I sectioned a couple of the good & bad cases, and they looked like freakin' balloon head shells. Cheap jerks are saving half a gram of steel per case or something, on a case as high-pressure as 308 :fire:

TCB
 
A PTR-91 isn't a good gun to be using steel cased ammo in, as the chamber is fluted to help delay extraction long enough for the pressure to drop to safe levels for the roller assembly to actuate. Steel and brass have differing expansion/contraction qualities which do not seem to affect most guns that do not use fluted chambers. The jacket is a non-issue. Military ammo has had cupro-nickel jackets in many different calibers, by many different arsenals.
 
"A PTR-91 isn't a good gun to be using steel cased ammo in, as the chamber is fluted to help delay extraction long enough for the pressure to drop to safe levels for the roller assembly to actuate"
Supposedly it usually isn't an issue, because steel does not adhere to the chamber walls like brass does (now, lacquered cases are likely another kettle of fish altogether) and doesn't expand as much, either. If anything, the flutes are likely less necessary in that situation. Still worth mentioning that some PTRs have shallow or no fluting, which makes any operation a more sensitive proposition.

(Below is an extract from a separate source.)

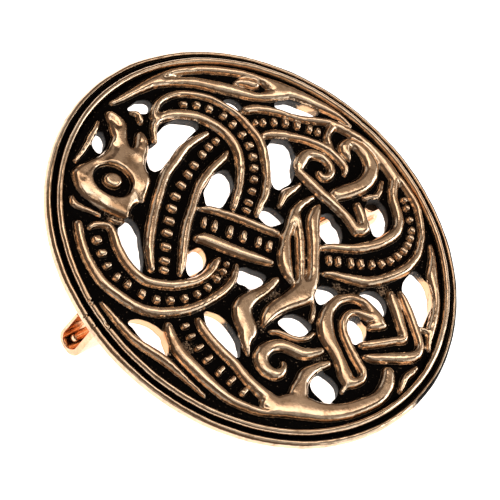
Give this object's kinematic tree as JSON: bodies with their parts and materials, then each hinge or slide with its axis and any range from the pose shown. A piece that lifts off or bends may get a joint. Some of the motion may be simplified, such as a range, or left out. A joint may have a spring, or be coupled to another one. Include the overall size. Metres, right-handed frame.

Anyone worried about cupro-nickel jackets should examine Swiss weapons. Barrels are always perfect, ammunition they fire is always c-n jacketed GP11 ball. Poor cleaning practices or lack fire discipline are the reasons why barrels wear out (well, non high-end match barrels, anyway). I suppose some guns have historically been made with softer barrel alloys than others, and suffer accelerated wear compared to a modern hammer-forged quality barrel, but that's not the fault of the ammo.